A water footprint is the total volume of freshwater used to produce the goods and services you consume. It includes the direct water you use at home — at the tap, in the shower, in the garden — plus the much larger volume of virtual water used to grow your food, make your clothes, and produce the things you buy. For most people, the hidden portion is far larger than the direct portion.
What uses the most water — taps or the things I buy?
The things you buy, by a wide margin. Growing food, producing textiles and making consumer goods are all highly water-intensive. Meat and dairy, thirsty crops, and cotton clothing all carry large embedded water costs. Your direct household water use is real and worth reducing, but it's typically a small fraction of your total water footprint.
Does saving tap water still matter if my hidden footprint is much bigger?

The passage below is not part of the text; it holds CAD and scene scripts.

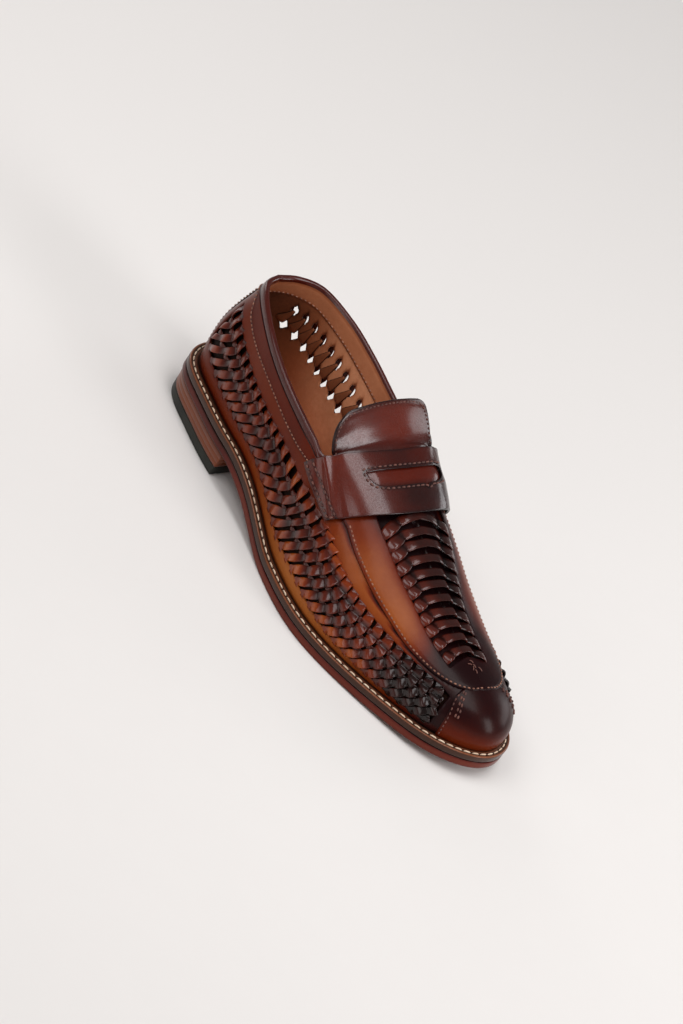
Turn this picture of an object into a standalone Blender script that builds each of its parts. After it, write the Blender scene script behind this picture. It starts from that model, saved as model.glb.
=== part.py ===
"""Woven penny loafer, right shoe: sole, heel, welt, upper, apron, tongue, strap and insole.

Lengths in the tables are millimetres and are turned to metres when a mesh is made.
X runs from heel to toe, Y to the wearer's left (the inner side of a right shoe), Z up.
The origin is the middle of the heel's resting face, on the floor.
"""
import bmesh
import bpy
import numpy as np
from mathutils.bvhtree import BVHTree

MM = 0.001
GAP = 0.3              # between pieces that touch
FIT = 0.35             # between curved leather layers

# sole and heel
BREAST_X = 36.0        # front face of the heel
SEAT_HEIGHT = 16.5     # underside of the outsole over the heel
LIFT_THICKNESS = 6.0
SOLE_THICKNESS = 4.8
WELT_THICKNESS = 4.2
WELT_WIDTH = 15.0
HEEL_INSET_TOP = 0.8   # heel sides stand in from the sole's edge
HEEL_INSET_FLOOR = 1.8
SHANK_START_X = 34.0   # the sole leaves the heel seat
TREAD_START_X = 108.0  # the sole is flat on the floor from here
TREAD_END_X = 165.0    # toe spring starts
TOE_SPRING = 7.5

# leather
UPPER_INSET = 5.8      # feather edge, in from the sole's edge
WALL = 2.2
APRON_THICKNESS = 1.2
STRAP_THICKNESS = 2.0
TONGUE_THICKNESS = 1.4
INSOLE_THICKNESS = 3.0
INSOLE_INSET = 8.8

# grids
STATIONS = 46          # round each side of the sole, heel to toe
ROWS = 13              # up the wall
UPPER_STATIONS = np.concatenate([     # closer together at the throat and the toe
    np.linspace(0.00, 0.42, 17)[:-1],
    np.linspace(0.42, 0.46, 4)[:-1],
    np.linspace(0.46, 0.51, 8)[:-1],
    np.linspace(0.51, 0.90, 16)[:-1],
    np.linspace(0.90, 1.00, 7),
])

# the sole's edge seen from above: x, y, from the heel's back round the outer side to the toe and back
SOLE_EDGE = (
    (-38.0, 0.0),      # heel back
    (-29.5, -22.0),
    (-5.0, -31.5),     # outer side of the heel
    (30.0, -37.5),
    (65.0, -39.5),     # outer waist
    (105.0, -48.0),
    (145.0, -53.5),    # outer ball
    (182.0, -46.0),
    (213.0, -35.0),
    (242.0, -21.0),
    (259.0, 4.0),      # toe tip
    (254.5, 22.5),
    (228.0, 41.5),
    (182.0, 51.0),     # inner ball
    (140.0, 50.0),
    (95.0, 37.5),      # inner waist
    (55.0, 30.0),
    (20.0, 31.0),      # inner side of the heel
    (-8.0, 31.0),
    (-27.5, 20.0),
)
TOE_POINT = 10         # the toe tip's place in SOLE_EDGE

# topline, from the heel's back to the throat.
# station, x, outer y, outer z, inner y, inner z
TOPLINE = np.array((
    (0.000, -25.5, 0.0, 91.0, 0.0, 91.0),
    (0.060, -21.3, -11.2, 92.0, 11.7, 93.0),
    (0.120, -11.7, -20.0, 92.0, 21.8, 94.5),
    (0.200, 11.0, -29.3, 88.0, 30.1, 91.5),
    (0.280, 34.0, -33.7, 82.7, 33.9, 86.5),
    (0.360, 57.4, -34.2, 77.3, 34.3, 82.0),
    (0.420, 76.0, -33.5, 73.8, 33.9, 79.0),
    (0.455, 88.0, -31.5, 71.5, 32.5, 80.0),
    (0.480, 94.5, -21.0, 75.5, 25.0, 83.8),
    (0.500, 97.0, 4.5, 80.8, 4.5, 80.8),
))
THROAT = 0.5           # station where the topline meets the crest
FAIRING = 0.04         # stations over which the walls beside the throat are averaged

# crest of the vamp, from the throat to the toe: x, y, z, rise towards the inner side
CREST = np.array((
    (97.0, 4.5, 80.8, 0.23),
    (120.0, 5.5, 73.4, 0.20),
    (140.0, 5.5, 65.6, 0.13),
    (160.0, 5.0, 57.6, 0.07),
    (178.0, 4.5, 52.0, 0.04),
    (196.0, 3.5, 46.8, 0.02),
    (212.0, 3.0, 43.6, 0.01),
    (226.0, 2.5, 42.2, 0.00),
))

# curve of the wall from feather edge to top.
# station, outer bulge, inner bulge, outer rise, inner rise, lean (degrees), reach
WALL_CURVE = np.array((
    (0.00, 5.0, 5.0, 0.49, 0.49, 15.0, 0.54),
    (0.12, 4.4, 3.5, 0.48, 0.47, 12.0, 0.49),
    (0.28, 1.7, 1.6, 0.41, 0.46, 18.0, 0.49),
    (0.42, 0.7, 1.1, 0.40, 0.54, 35.0, 0.57),
    (0.50, 0.9, 1.4, 0.54, 0.76, 82.0, 0.75),
    (0.60, 1.9, 1.7, 0.60, 0.72, 90.0, 0.72),
    (0.72, 2.0, 2.4, 0.65, 0.66, 90.0, 0.63),
    (0.87, 3.0, 4.2, 0.70, 0.71, 90.0, 0.62),
    (1.00, 4.0, 4.0, 0.62, 0.62, 90.0, 0.63),
))

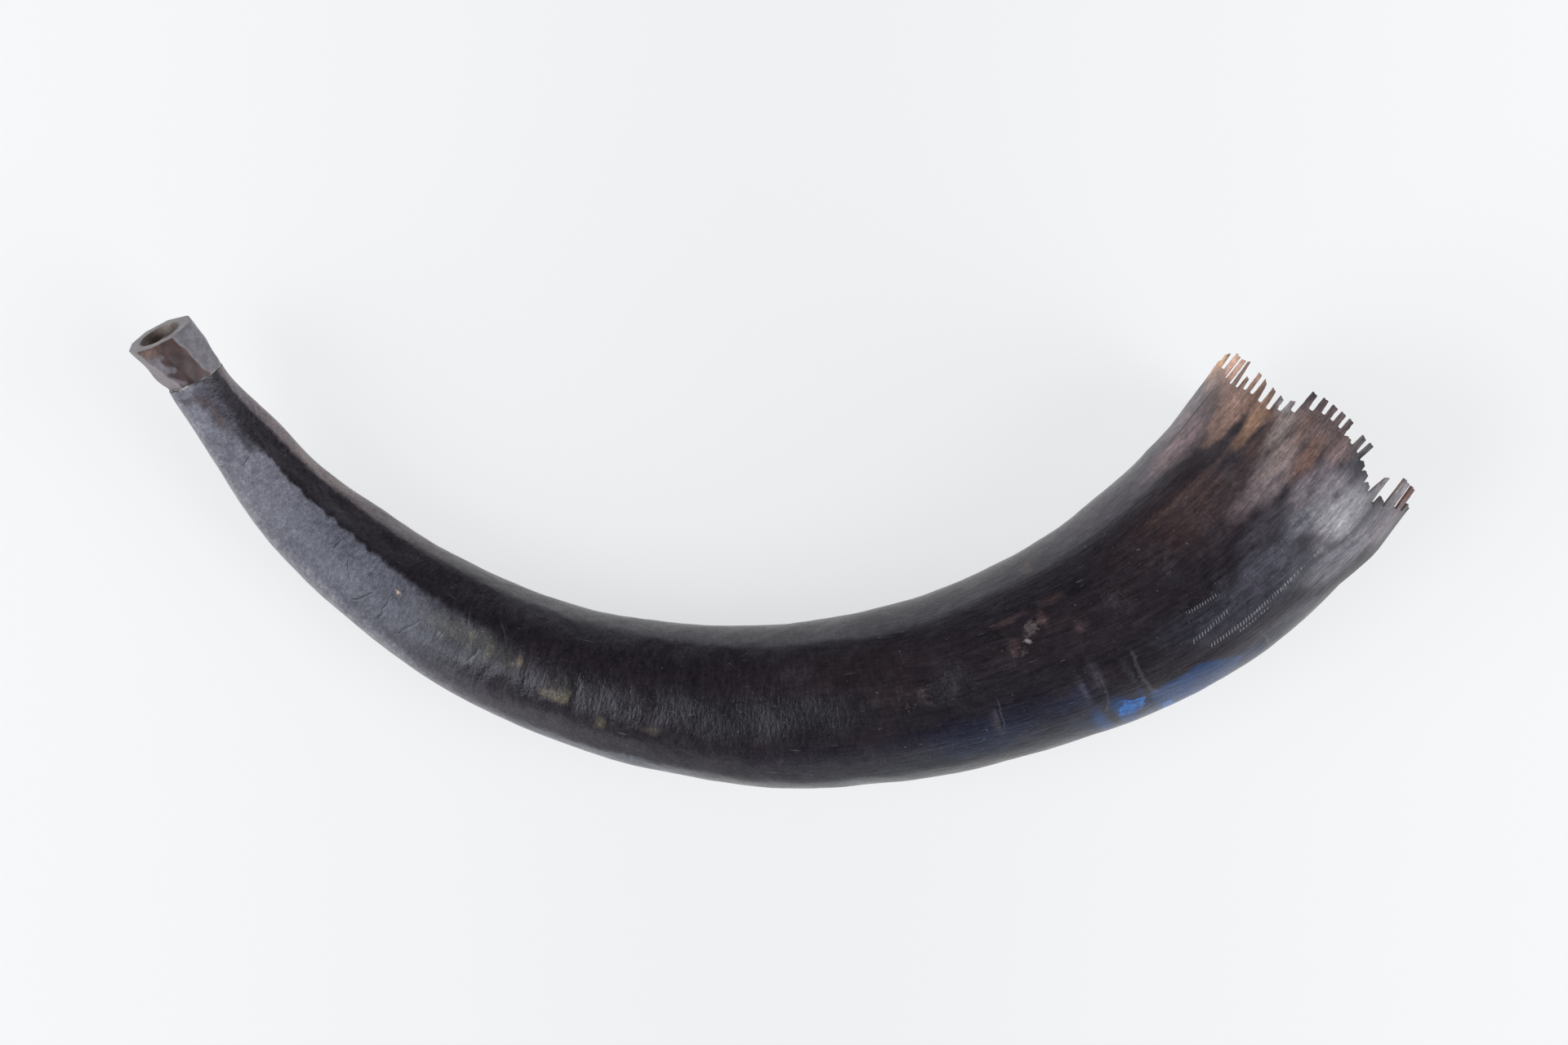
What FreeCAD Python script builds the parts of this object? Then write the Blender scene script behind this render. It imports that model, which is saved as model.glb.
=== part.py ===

Yes, especially if you live in a water-stressed area. Saving household water reduces pressure on local sources — rivers, reservoirs and aquifers — and the energy used to treat and pump water. In regions facing drought or supply constraints, local water conservation is genuinely important even if it's a smaller slice of your overall footprint.
How do I reduce my hidden water footprint?
The most impactful steps are: waste less food (wasted food takes all its embedded water with it), shift some meals away from beef and lamb towards plant-based options, buy fewer new products — especially clothing — and choose products made more sustainably. Consistent, moderate changes in these high-impact areas make the biggest difference.
Start where it matters most
Plan one extra meal this week to use up what's in the fridge, or swap one meat dish for beans or lentils. Those two habits are the highest-leverage moves for your water footprint.